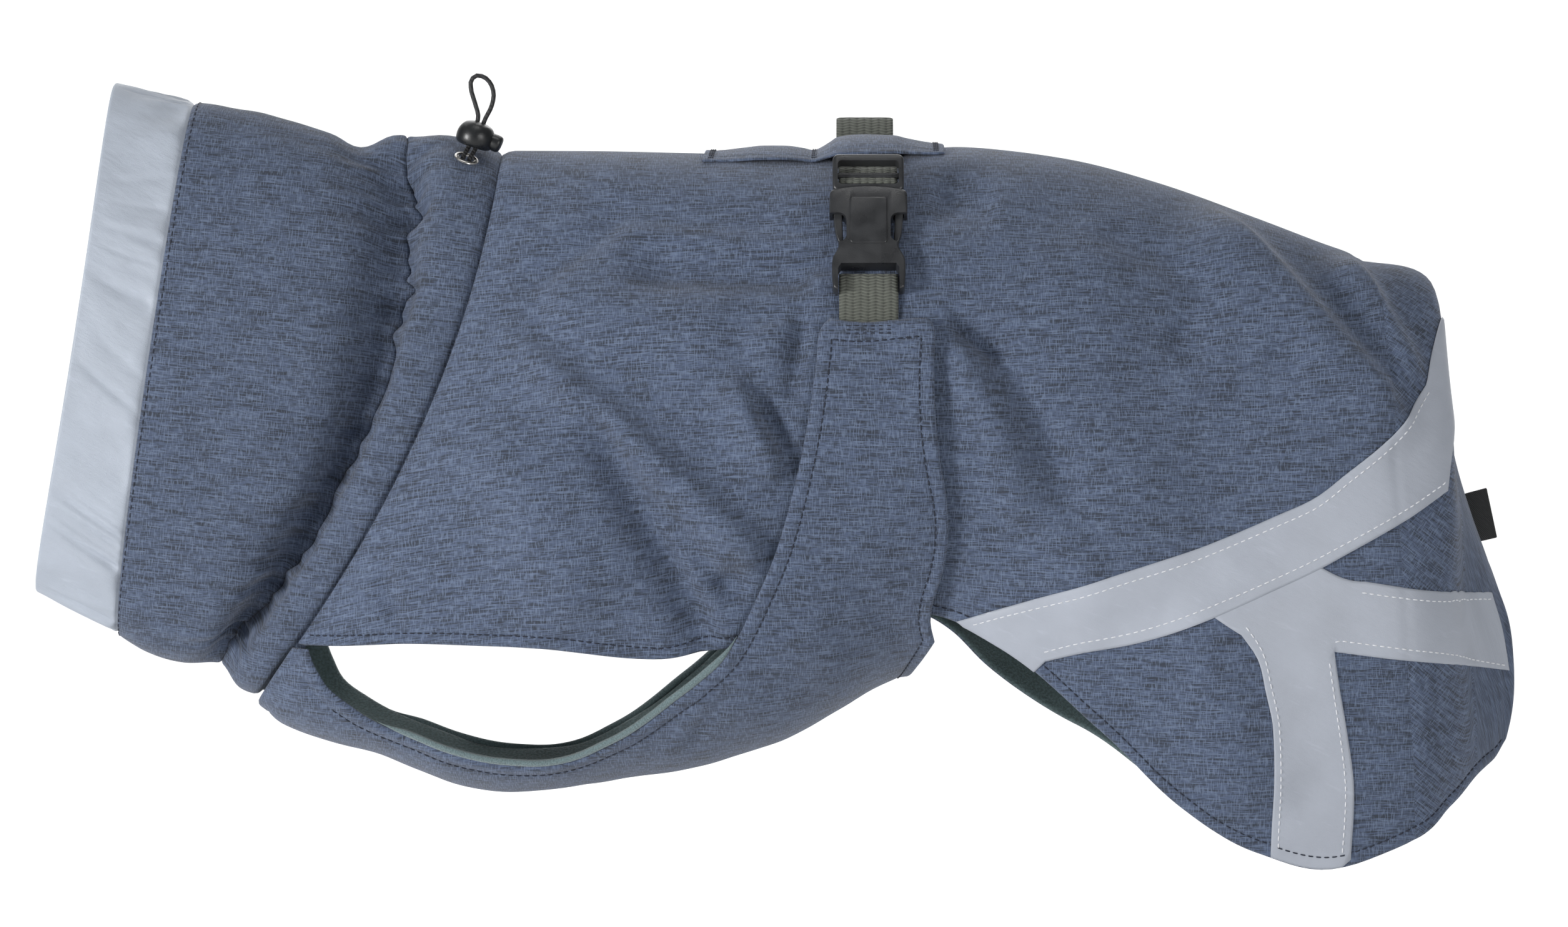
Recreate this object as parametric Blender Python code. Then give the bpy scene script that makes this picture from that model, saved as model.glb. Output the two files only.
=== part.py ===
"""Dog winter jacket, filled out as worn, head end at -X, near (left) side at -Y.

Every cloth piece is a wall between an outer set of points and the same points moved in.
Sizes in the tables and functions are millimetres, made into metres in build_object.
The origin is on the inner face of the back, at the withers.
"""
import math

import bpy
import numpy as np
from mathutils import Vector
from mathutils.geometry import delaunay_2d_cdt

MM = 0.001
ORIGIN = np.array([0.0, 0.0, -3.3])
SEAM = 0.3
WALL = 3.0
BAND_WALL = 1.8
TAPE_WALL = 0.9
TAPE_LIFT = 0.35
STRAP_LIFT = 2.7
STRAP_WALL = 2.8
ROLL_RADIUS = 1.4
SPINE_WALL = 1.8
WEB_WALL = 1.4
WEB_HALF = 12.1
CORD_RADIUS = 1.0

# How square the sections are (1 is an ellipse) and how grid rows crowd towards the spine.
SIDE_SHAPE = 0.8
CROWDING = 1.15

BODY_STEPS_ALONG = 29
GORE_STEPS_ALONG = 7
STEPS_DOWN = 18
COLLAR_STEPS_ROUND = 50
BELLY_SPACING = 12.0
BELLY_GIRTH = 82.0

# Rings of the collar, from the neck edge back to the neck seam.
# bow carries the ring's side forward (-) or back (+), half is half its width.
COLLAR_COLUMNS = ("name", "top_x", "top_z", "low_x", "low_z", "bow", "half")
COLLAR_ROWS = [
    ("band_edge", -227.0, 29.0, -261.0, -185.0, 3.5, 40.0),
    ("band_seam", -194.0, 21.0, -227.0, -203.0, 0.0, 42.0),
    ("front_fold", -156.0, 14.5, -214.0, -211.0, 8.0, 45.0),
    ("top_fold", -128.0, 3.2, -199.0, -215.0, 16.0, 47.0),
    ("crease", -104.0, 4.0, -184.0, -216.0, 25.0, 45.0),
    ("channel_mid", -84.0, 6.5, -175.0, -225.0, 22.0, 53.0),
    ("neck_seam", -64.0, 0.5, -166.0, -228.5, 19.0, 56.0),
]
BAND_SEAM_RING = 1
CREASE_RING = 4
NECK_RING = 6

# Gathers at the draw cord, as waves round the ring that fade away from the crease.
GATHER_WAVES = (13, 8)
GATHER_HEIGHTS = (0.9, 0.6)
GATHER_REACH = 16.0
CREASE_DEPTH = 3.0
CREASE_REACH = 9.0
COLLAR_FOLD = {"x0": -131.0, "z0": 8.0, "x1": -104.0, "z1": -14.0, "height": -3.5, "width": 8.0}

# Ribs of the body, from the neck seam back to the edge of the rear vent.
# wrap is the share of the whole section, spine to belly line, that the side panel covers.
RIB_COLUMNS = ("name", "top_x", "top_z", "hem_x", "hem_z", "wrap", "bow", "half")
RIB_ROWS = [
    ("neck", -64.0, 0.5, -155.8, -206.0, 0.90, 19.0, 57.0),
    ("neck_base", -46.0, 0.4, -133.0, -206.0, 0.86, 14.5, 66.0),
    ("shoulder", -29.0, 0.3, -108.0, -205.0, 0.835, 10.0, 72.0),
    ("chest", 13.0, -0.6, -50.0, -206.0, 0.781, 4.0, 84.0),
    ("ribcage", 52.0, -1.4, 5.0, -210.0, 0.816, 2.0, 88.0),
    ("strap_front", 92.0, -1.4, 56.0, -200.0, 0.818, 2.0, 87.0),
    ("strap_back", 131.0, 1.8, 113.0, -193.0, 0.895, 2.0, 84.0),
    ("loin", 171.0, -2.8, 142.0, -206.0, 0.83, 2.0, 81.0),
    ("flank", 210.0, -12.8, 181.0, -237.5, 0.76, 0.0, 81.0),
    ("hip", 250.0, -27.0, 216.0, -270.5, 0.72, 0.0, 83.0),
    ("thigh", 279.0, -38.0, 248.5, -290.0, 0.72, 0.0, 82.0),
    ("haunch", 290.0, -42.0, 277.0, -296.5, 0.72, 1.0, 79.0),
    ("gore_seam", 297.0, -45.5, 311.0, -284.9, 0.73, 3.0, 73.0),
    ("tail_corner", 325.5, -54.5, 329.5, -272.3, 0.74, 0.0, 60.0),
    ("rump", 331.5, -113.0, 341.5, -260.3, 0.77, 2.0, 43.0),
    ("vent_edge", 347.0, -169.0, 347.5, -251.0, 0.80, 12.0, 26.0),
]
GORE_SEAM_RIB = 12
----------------
• [PROBLEM DETAILS]: Report the number of lines that include the string "from"; return nothing but the count.

• [RESPONSE BELOW]: 6